The Surgeon’s Quarters is the lone surviving major building of a frontier U. S. Army outpost built at The Dalles in 1856. The fort, located along the Columbia River in northern Oregon, was an important waystation for American settlers traversing the Oregon Trail. The location was first settled in 1838 by Methodist missionaries, who called the area Wascopan after the local Wasco Indians. To safeguard the mission station, in 1850 the U.S. military established Camp Drum (later Fort Drum) on a bluff overlooking the river; this was the only U.S. Army outpost on the Oregon Trail between Fort Laramie and the British Fort Vancouver. In July 1853 the outpost was renamed Fort Dalles.
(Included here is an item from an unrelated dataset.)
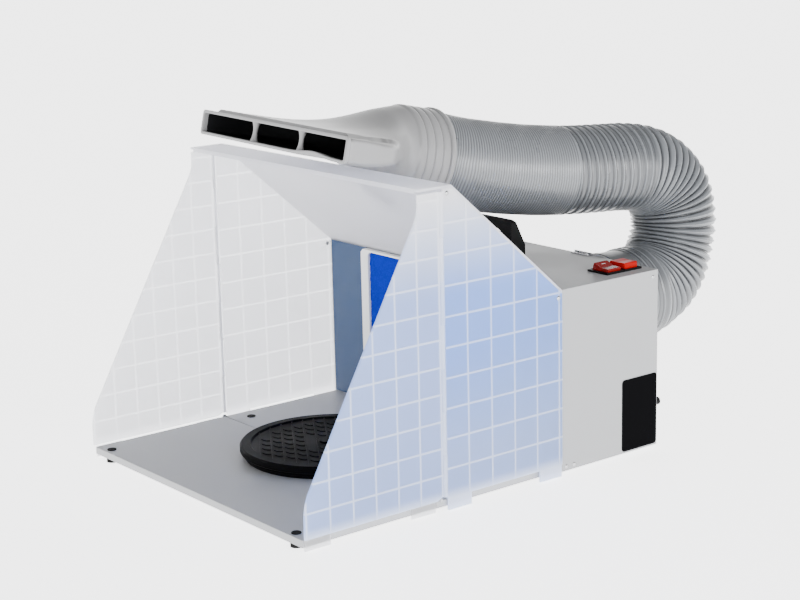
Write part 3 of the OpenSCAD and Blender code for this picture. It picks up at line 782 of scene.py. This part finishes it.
def make_marks():
    """A bar on the rocker's near pad and a ring on its far pad."""
    bar = [rocker_point(-6.2 + u, v) for u, v in ((-0.45, -3), (0.45, -3), (0.45, 3), (-0.45, 3))]
    piece("mark_on", bar, [(0, 1, 2, 3)], "fan_switch", (mark_white,))
    n = 32
    ring = [
        rocker_point(6 + r * 0.8 * math.cos(2 * math.pi * k / n), r * math.sin(2 * math.pi * k / n))
        for r in (2.2, 3)
        for k in range(n)
    ]
    piece("mark_off", ring, bands(2, n), "fan_switch", (mark_white,))


make_marks()


# ---- Stage and light ----

TABLE_GLOW = 3.2
WALL_LIGHT = 4.2
ROOF_LIGHT = 0.6


def make_stage():
    """A pale table that glows a little, as one lit from below does."""
    half = 40
    corners = [(-half, -half, 0), (half, -half, 0), (half, half, 0), (-half, half, 0)]
    mesh = bpy.data.meshes.new("floor")
    mesh.from_pydata(corners, [], [(0, 1, 2, 3)])
    g = Graph("studio_floor")
    table = g.add(
        "ShaderNodeBsdfPrincipled",
        {
            "Base Color": (0.85, 0.85, 0.86),
            "Roughness": 0.8,
            "Specular IOR Level": 0.1,
            "Emission Color": (1.0, 1.0, 1.0),
            "Emission Strength": TABLE_GLOW,
        },
    )
    mesh.materials.append(g.shade(table.outputs["BSDF"]))
    floor = bpy.data.objects.new("floor", mesh)
    bpy.context.scene.collection.objects.link(floor)


def make_walls():
    """Surrounding light, bright at eye level and dimmer overhead."""
    world = bpy.data.worlds.new("studio")
    world.use_nodes = True
    tree = world.node_tree
    place = tree.nodes.new("ShaderNodeTexCoord")
    axes = tree.nodes.new("ShaderNodeSeparateXYZ")
    fade = tree.nodes.new("ShaderNodeMapRange")
    tree.links.new(place.outputs["Generated"], axes.inputs["Vector"])
    tree.links.new(axes.outputs["Z"], fade.inputs["Value"])
    limits = {"From Min": 0.1, "From Max": 0.55, "To Min": WALL_LIGHT, "To Max": ROOF_LIGHT}
    for key, value in limits.items():
        fade.inputs[key].default_value = value
    tree.links.new(fade.outputs["Result"], tree.nodes["Background"].inputs["Strength"])
    tree.nodes["Background"].inputs["Color"].default_value = (1, 1, 1, 1)
    bpy.context.scene.world = world


def area_light(name, place, aim, size, power):
    """A rectangular light of that size in metres and power in watts, turned to a point."""
    data = bpy.data.lights.new(name, "AREA")
    data.shape = "RECTANGLE"
    data.size, data.size_y = size
    data.energy = power
    light = bpy.data.objects.new(name, data)
    light.location = place
    light.rotation_mode = "QUATERNION"
    light.rotation_quaternion = (Vector(aim) - Vector(place)).to_track_quat("-Z", "Y")
    bpy.context.scene.collection.objects.link(light)


make_stage()
make_walls()
area_light("key", (2.3, -0.3, 0.7), (0, 0, 0.2), (1.0, 0.8), 34)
In 1856, Fort Dalles was the main military depot for supplies shipped upriver by steamboat. Assistant Quartermaster Captain Thomas Jordan began constructing new fort buildings with the assistance of his civilian clerk, Louis Scholl, who had studied engineering and drafting in his native Germany. Scholl drew up plans for barracks, stables, outbuildings, and even a guardhouse, all completed in Andrew Jackson Downing’s trademark picturesque architectural style. The buildings formed an octagon around a central grassy parade ground. Of particular note is the Surgeon’s Quarters, which was closely adapted from Downing’s published house designs.
The Surgeon’s Quarters is a remarkable example of a frontier adaptation of a then popular house design, Downing’s House No. 3, published in The Architecture of Country Houses (1850). Like the published design, the Surgeon’s Quarters is a rectangular longitudinal block with a centered entrance surmounted and sheltered by a large, bracket-supported, second-floor dormer. The exterior is sheathed in vertical board-and-batten siding. As in Downing’s prototype, the pair of slightly projected window bays have small shed roof caps over which the battens continue. The windows are diamond-pane glass, but, in an effort to economize, the arched windows shown by Downing are simplified to use pointed, 45-degree, straight board lumber construction. Even so, Jordan was criticized by his superiors for providing facilities considered too extravagant for this remote western post. This building thus provides intriguing documentation of an antebellum period in which individual army post commandants obtained their own architectural plans for their assigned posts, rather than executing federally mandated designs, as would later be the case.
Fort Dalles was abandoned in 1867, and the property sold in 1877. By that time, fires had destroyed three of the larger officers’ residences, and the remaining structures were in poor condition. In 1904, the Oregon Historical Society assumed responsibility for the site, and authorized the Old Ford Dalles Historical Society to establish a museum. Dedicated volunteers stabilized the Surgeon's Quarters, filled it with pioneer artifacts and memorabilia, and, in 1905, opened it to the public as one of Oregon’s first history museums. The Surgeon’s Quarters is now property of Wasco County, and offers exhibits on early settlement of the area and the military history of Fort Dalles. Aside from the Surgeon’s Quarters, the only other surviving antebellum fort structure is the restored gardener’s cottage.